■ **Do this**
Reproduce the complete listing without any deviation.

***

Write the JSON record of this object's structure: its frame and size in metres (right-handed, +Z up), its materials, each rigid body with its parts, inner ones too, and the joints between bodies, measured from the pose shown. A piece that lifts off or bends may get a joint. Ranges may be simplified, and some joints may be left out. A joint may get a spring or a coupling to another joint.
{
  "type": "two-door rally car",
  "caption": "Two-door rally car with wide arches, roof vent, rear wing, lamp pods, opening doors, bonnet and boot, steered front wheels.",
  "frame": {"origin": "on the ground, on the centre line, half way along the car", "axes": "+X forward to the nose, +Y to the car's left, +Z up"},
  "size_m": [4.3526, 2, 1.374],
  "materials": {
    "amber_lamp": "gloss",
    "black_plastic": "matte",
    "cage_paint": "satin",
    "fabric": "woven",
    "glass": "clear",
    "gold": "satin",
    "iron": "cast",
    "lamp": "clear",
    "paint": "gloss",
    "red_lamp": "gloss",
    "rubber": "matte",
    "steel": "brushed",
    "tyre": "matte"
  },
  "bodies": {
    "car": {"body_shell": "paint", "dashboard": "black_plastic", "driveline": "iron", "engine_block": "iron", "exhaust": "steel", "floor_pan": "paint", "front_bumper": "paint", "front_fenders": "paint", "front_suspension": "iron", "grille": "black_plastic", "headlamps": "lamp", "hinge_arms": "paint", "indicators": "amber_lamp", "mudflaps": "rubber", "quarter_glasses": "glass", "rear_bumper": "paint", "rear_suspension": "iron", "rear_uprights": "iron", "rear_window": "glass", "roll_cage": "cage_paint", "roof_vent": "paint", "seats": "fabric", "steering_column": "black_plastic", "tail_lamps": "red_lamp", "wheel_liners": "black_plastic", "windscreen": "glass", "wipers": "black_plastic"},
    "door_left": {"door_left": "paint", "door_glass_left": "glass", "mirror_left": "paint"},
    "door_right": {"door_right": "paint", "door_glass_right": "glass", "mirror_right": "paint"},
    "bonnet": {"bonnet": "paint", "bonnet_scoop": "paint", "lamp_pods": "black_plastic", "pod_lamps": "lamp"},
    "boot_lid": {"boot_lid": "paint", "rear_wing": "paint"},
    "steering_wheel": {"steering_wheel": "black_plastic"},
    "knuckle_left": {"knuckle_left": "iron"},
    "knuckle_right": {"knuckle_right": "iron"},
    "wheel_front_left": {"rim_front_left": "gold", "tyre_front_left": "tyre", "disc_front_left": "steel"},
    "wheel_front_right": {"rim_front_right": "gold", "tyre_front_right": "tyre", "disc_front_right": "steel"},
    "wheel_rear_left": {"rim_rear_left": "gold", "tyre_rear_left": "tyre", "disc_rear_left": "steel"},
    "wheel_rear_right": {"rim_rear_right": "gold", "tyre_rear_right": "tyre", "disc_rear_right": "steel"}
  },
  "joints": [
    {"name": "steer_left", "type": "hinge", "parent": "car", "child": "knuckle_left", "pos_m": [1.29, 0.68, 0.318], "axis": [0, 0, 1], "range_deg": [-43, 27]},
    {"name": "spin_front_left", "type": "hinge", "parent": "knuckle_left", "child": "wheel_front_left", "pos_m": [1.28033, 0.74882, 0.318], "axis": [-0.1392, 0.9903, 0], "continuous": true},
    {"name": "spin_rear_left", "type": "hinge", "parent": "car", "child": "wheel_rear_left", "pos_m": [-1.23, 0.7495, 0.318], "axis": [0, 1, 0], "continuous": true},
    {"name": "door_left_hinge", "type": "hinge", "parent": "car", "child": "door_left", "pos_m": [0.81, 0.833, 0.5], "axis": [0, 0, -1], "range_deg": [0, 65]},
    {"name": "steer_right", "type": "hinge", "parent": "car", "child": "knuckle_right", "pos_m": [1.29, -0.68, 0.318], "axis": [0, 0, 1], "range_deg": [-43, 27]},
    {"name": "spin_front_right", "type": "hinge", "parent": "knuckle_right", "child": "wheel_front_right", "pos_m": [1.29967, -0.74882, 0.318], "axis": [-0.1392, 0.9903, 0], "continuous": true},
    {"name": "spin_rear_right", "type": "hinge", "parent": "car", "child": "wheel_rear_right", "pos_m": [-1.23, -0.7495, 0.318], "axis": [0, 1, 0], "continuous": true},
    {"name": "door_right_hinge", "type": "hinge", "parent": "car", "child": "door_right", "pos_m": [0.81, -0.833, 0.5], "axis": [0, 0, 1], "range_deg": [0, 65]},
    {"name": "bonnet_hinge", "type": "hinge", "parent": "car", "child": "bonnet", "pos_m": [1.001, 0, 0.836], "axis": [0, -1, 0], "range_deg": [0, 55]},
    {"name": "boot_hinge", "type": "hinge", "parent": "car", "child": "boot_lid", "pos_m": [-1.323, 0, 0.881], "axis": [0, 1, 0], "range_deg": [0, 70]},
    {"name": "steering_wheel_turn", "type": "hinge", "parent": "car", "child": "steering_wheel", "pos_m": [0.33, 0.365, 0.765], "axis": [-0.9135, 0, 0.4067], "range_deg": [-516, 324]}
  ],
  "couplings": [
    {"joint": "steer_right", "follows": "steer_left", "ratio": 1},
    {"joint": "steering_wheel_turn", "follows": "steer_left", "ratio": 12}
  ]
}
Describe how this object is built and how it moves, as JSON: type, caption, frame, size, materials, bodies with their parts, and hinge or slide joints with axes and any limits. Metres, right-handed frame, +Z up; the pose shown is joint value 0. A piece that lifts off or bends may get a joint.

***

■ **Solution for this problem**
Write the JSON record of this object's structure: its frame and size in metres (right-handed, +Z up), its materials, each rigid body with its parts, inner ones too, and the joints between bodies, measured from the pose shown. A piece that lifts off or bends may get a joint. Ranges may be simplified, and some joints may be left out. A joint may get a spring or a coupling to another joint.
{
  "type": "two-door rally car",
  "caption": "Two-door rally car with wide arches, roof vent, rear wing, lamp pods, opening doors, bonnet and boot, steered front wheels.",
  "frame": {"origin": "on the ground, on the centre line, half way along the car", "axes": "+X forward to the nose, +Y to the car's left, +Z up"},
  "size_m": [4.3526, 2, 1.374],
  "materials": {
    "amber_lamp": "gloss",
    "black_plastic": "matte",
    "cage_paint": "satin",
    "fabric": "woven",
    "glass": "clear",
    "gold": "satin",
    "iron": "cast",
    "lamp": "clear",
    "paint": "gloss",
    "red_lamp": "gloss",
    "rubber": "matte",
    "steel": "brushed",
    "tyre": "matte"
  },
  "bodies": {
    "car": {"body_shell": "paint", "dashboard": "black_plastic", "driveline": "iron", "engine_block": "iron", "exhaust": "steel", "floor_pan": "paint", "front_bumper": "paint", "front_fenders": "paint", "front_suspension": "iron", "grille": "black_plastic", "headlamps": "lamp", "hinge_arms": "paint", "indicators": "amber_lamp", "mudflaps": "rubber", "quarter_glasses": "glass", "rear_bumper": "paint", "rear_suspension": "iron", "rear_uprights": "iron", "rear_window": "glass", "roll_cage": "cage_paint", "roof_vent": "paint", "seats": "fabric", "steering_column": "black_plastic", "tail_lamps": "red_lamp", "wheel_liners": "black_plastic", "windscreen": "glass", "wipers": "black_plastic"},
    "door_left": {"door_left": "paint", "door_glass_left": "glass", "mirror_left": "paint"},
    "door_right": {"door_right": "paint", "door_glass_right": "glass", "mirror_right": "paint"},
    "bonnet": {"bonnet": "paint", "bonnet_scoop": "paint", "lamp_pods": "black_plastic", "pod_lamps": "lamp"},
    "boot_lid": {"boot_lid": "paint", "rear_wing": "paint"},
    "steering_wheel": {"steering_wheel": "black_plastic"},
    "knuckle_left": {"knuckle_left": "iron"},
    "knuckle_right": {"knuckle_right": "iron"},
    "wheel_front_left": {"rim_front_left": "gold", "tyre_front_left": "tyre", "disc_front_left": "steel"},
    "wheel_front_right": {"rim_front_right": "gold", "tyre_front_right": "tyre", "disc_front_right": "steel"},
    "wheel_rear_left": {"rim_rear_left": "gold", "tyre_rear_left": "tyre", "disc_rear_left": "steel"},
    "wheel_rear_right": {"rim_rear_right": "gold", "tyre_rear_right": "tyre", "disc_rear_right": "steel"}
  },
  "joints": [
    {"name": "steer_left", "type": "hinge", "parent": "car", "child": "knuckle_left", "pos_m": [1.29, 0.68, 0.318], "axis": [0, 0, 1], "range_deg": [-43, 27]},
    {"name": "spin_front_left", "type": "hinge", "parent": "knuckle_left", "child": "wheel_front_left", "pos_m": [1.28033, 0.74882, 0.318], "axis": [-0.1392, 0.9903, 0], "continuous": true},
    {"name": "spin_rear_left", "type": "hinge", "parent": "car", "child": "wheel_rear_left", "pos_m": [-1.23, 0.7495, 0.318], "axis": [0, 1, 0], "continuous": true},
    {"name": "door_left_hinge", "type": "hinge", "parent": "car", "child": "door_left", "pos_m": [0.81, 0.833, 0.5], "axis": [0, 0, -1], "range_deg": [0, 65]},
    {"name": "steer_right", "type": "hinge", "parent": "car", "child": "knuckle_right", "pos_m": [1.29, -0.68, 0.318], "axis": [0, 0, 1], "range_deg": [-43, 27]},
    {"name": "spin_front_right", "type": "hinge", "parent": "knuckle_right", "child": "wheel_front_right", "pos_m": [1.29967, -0.74882, 0.318], "axis": [-0.1392, 0.9903, 0], "continuous": true},
    {"name": "spin_rear_right", "type": "hinge", "parent": "car", "child": "wheel_rear_right", "pos_m": [-1.23, -0.7495, 0.318], "axis": [0, 1, 0], "continuous": true},
    {"name": "door_right_hinge", "type": "hinge", "parent": "car", "child": "door_right", "pos_m": [0.81, -0.833, 0.5], "axis": [0, 0, 1], "range_deg": [0, 65]},
    {"name": "bonnet_hinge", "type": "hinge", "parent": "car", "child": "bonnet", "pos_m": [1.001, 0, 0.836], "axis": [0, -1, 0], "range_deg": [0, 55]},
    {"name": "boot_hinge", "type": "hinge", "parent": "car", "child": "boot_lid", "pos_m": [-1.323, 0, 0.881], "axis": [0, 1, 0], "range_deg": [0, 70]},
    {"name": "steering_wheel_turn", "type": "hinge", "parent": "car", "child": "steering_wheel", "pos_m": [0.33, 0.365, 0.765], "axis": [-0.9135, 0, 0.4067], "range_deg": [-516, 324]}
  ],
  "couplings": [
    {"joint": "steer_right", "follows": "steer_left", "ratio": 1},
    {"joint": "steering_wheel_turn", "follows": "steer_left", "ratio": 12}
  ]
}
Describe how this object is built and how it moves, as JSON: type, caption, frame, size, materials, bodies with their parts, and hinge or slide joints with axes and any limits. Metres, right-handed frame, +Z up; the pose shown is joint value 0. A piece that lifts off or bends may get a joint.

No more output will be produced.